# Would you pay this PRICE???



## UNDERTAKER (Dec 30, 2013)

* Normaly I would not bother posting stuff like this. but this 1 caught me little eyes. https://greenbay.craigslist.org/for/d/toro-snowblowers/6485550241.html *


----------



## classiccat (Mar 1, 2014)

You pay extra for that "patina" :grin:


----------



## Kiss4aFrog (Nov 3, 2013)

Ad titile: *TORO Snowblowers - $275500 (Two Rivers) *

275 ea or 500 for both . . . in that condition, no way. AND especially as it's the end of season and soon the well used stuff will be even cheaper as the temps rise and the snow disappears.
.


----------



## JLawrence08648 (Jan 15, 2017)

Looks like it was kept outside uncovered for awhile or off and on.

$275 for an 8hp Toro that runs good doesn't sound too bad to me though for the condition it is on the high side of reasonable as it needs a complete servicing, if it needs belts, friction disc, then that pushes it beyond fair and reasonable. Look at it this way, it's snowing, your machine broke down or you don't have a machine, your not going to shovel, you need a machine now, this works and is available, and you need it NOW!


----------



## Zavie (Sep 23, 2014)

Yep, pulled out of the ocean.


----------



## 1132le (Feb 23, 2017)

nope not even close


----------



## Kiss4aFrog (Nov 3, 2013)

JLawrence08648 said:


> Look at it this way, it's snowing, your machine broke down or you don't have a machine, your not going to shovel, you need a machine now, this works and is available, and you need it NOW!
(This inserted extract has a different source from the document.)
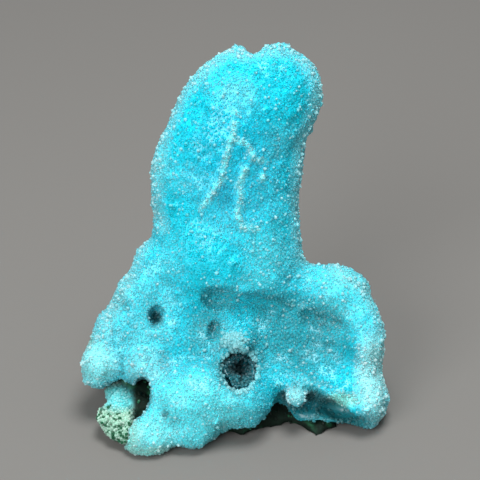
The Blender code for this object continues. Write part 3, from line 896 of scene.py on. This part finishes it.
def grow_pale(name, surface, spots, radii, turn, quartz, chance):
    """Pale crystals where the spots are seen, turned by so much towards the mouth of the deep hollow."""
    places, normals = seen_points(surface, spots)
    sizes = chance.uniform(*radii, len(places))
    inward = np.array(spot(*HOLLOW_PLACE, MOUTH_OUT)) - places
    inward /= np.linalg.norm(inward, axis=1)[:, None]
    white = chance.uniform(*LINE_TIP_WHITE, len(places))
    glass = glass_at(places)
    feet = with_clearness(mixed(glass, WHITE, LINE_FOOT_WHITE), LINE_CLEARNESS[0])
    tips = with_clearness(mixed(glass, WHITE, white), LINE_CLEARNESS[1])
    directions = leaning(normals + turn * inward, LINE_LEAN, chance)
    lengths = sizes * chance.uniform(*LINE_LENGTH, len(sizes))
    own(crystals(name, places, directions, sizes, lengths, feet, tips, chance), quartz)


def dress_hollow():
    """The lining of the deep hollow, painted dark as its shade, the lumps on its floor and its crystals."""
    chance = np.random.default_rng(HOLLOW_SEED)
    crust = refined("hollow_crust", "hollow_lining", **HOLLOW_SKIN)
    own(crust, blue_material())
    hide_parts("hollow_crust")
    places = read_points(crust.data)
    seen = as_seen(places)
    lumps = np.zeros(len(places))
    for place, half_sizes in HOLLOW_LUMPS:
        lump = in_patch(seen, place, half_sizes) * soft_step(seen[:, 2], *LUMPS_FROM)
        lumps = np.maximum(lumps, lump)
    places += EYE_AXES[:, 2] * (LUMP_HEIGHT * MM * lumps)[:, None]
    write_points(crust.data, places)
    # The lining gets the hollow's painted shade, and the lumps their own blue
    paint_points(crust.data, with_clearness(mixed(SHADOW_BLUE, LUMP_BLUE, lumps), 0.0))

    places, normals, sizes = pick_points(crust, chance, **HOLLOW_STREWN)
    # The crystals get the hollow's painted shade, lighter towards the mouth
    body = mixed(SHADOW_BLUE, MOUTH_BLUE, soft_step(as_seen(places)[:, 2], *MOUTH_FROM))
    feet = with_clearness(body, HOLLOW_CLEARNESS)
    tips = with_clearness(mixed(body, WHITE, HOLLOW_TIP_WHITE), HOLLOW_CLEARNESS)
    directions = leaning(normals, HOLLOW_LEAN, chance)
    lengths = sizes * chance.uniform(*HOLLOW_LENGTH, len(sizes))
    points = crystals("hollow_crystals", places, directions, sizes, lengths, feet, tips, chance)
    own(points, quartz_material())


def place_camera():
    data = bpy.data.cameras.new("camera")
    data.sensor_width = SENSOR_WIDTH
    data.lens = SENSOR_WIDTH * EYE_DISTANCE / VIEW_WIDTH
    data.clip_start = CLIP_START
    data.clip_end = CLIP_END
    camera = add_object("camera", data)
    out = Vector(EYE_AXES[:, 2])
    turn = out.to_track_quat("Z", "Y").to_matrix().to_4x4()
    camera.matrix_world = Matrix.Translation((Vector(AIM) + out * EYE_DISTANCE) * MM) @ turn
    bpy.context.scene.camera = camera


def soft_light(name, place, size, power):
    """A round light that points at the specimen."""
    data = bpy.data.lights.new(name, "AREA")
    data.shape = "DISK"
    data.size = size
    data.energy = power
    light = add_object(name, data)
    place = Vector(place)
    turn = (place - Vector(LIGHTS_AIM)).to_track_quat("Z", "Y").to_matrix().to_4x4()
    light.matrix_world = Matrix.Translation(place) @ turn


def lay_floor():
    bm = bmesh.new()
    bmesh.ops.create_grid(bm, x_segments=1, y_segments=1, size=FLOOR_HALF_WIDTH)
    mesh = bpy.data.meshes.new("floor")
    bm.to_mesh(mesh)
    bm.free()
    floor = add_object("floor", mesh)
    floor.location.z = FLOOR_HEIGHT
    material, shader = new_material("floor")
    shader.inputs["Base Color"].default_value = FLOOR_GREY
    shader.inputs["Roughness"].default_value = 0.9
    mesh.materials.append(material)


def light_studio():
    world = bpy.data.worlds.new("studio")
    world.use_nodes = True
    background = world.node_tree.nodes["Background"]
    background.inputs["Color"].default_value = (1, 1, 1, 1)
    background.inputs["Strength"].default_value = WORLD_STRENGTH
    bpy.context.scene.world = world
    for name, (place, size, power) in LIGHTS.items():
        soft_light(name, place, size, power)


place_camera()
lay_floor()
light_studio()
rock = dress_rock()
dress_blue_mass(surface_of(rock))
dress_hollow()

scene = bpy.context.scene
scene.view_settings.view_transform = "Standard"
scene.cycles.use_denoising = True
I'm with you there. Dump 18+ inches of snow on someone and you can mark up a snowblower quite a bit. The previously unreasonable starts to look very, very reasonable. :grin:
.


----------



## detdrbuzzard (Jan 20, 2012)

I would pass on them, I never got comfortable using my old 826 and those 824's have the same type of controls and then there is the condition of those two machines. the handlebars look like they are ready to fall apart from the rust


----------



## stromr (Jul 20, 2016)

I'd be all over that!!! LOL!!!


----------



## Dannoman (Jan 16, 2018)

I will have to mortgage the house but it's worth it. You have to pay for quality.


----------



## ELaw (Feb 4, 2015)

Remember prices on C'list tend to be pretty negotiable... I bet you could get the machines for half what he's asking!


----------



## sscotsman (Dec 8, 2010)

Its just a typo, not newsworthy.
People are so lazy they cant even be bothered to proof read a few sentences before they post the ad.

Scot


----------



## rosco61 (Dec 8, 2014)

Hard to believe how badly people mistreat their equipment. Very disturbing to a guy like me.


----------



## detdrbuzzard (Jan 20, 2012)

rosco61 said:


> Hard to believe how badly people mistreat their equipment. Very disturbing to a guy like me.


he might just be someone that buys then re-sales them without knowing much about them. the guy I got the powerthrow from ( $125 ) sad the compression was low and it had a bad exhaust valve cause after it ran for awhile the muffler would glow red :wink2:


----------



## UNDERTAKER (Dec 30, 2013)

*As most of you here know by the time I sit down to use this internet thing. I am half past Dead to this world from going 10-12 hours at work. I only posted this because I thought they were asking two hundred and some odd thousand for it. I did not fully read the whole Bloody thing Before I threw this oot to the masses here. and that is all the more I AM SAYING ON THIS 1.:smiley-shocked033:*


----------



## rosco61 (Dec 8, 2014)

*mistreatment.*



detdrbuzzard said:


> he might just be someone that buys then re-sales them without knowing much about them. the guy I got the powerthrow from ( $125 ) sad the compression was low and it had a bad exhaust valve cause after it ran for awhile the muffler would glow red :wink2:


I am talking generally like when you cruise Craigslist and see some of the machines that are just corroded.


----------



## micah68kj (Oct 8, 2011)

If they're too lazy to make a proper, sensible post they are probably way too lazy to maintain their OPE. I will gladly pass on these.


----------



## kmorgan (Mar 23, 2018)

I would low-ball him first. Maybe $250,000.00


----------



## orangputeh (Nov 24, 2016)

wonder if he'll take a third party check from my uncle in nigeria


----------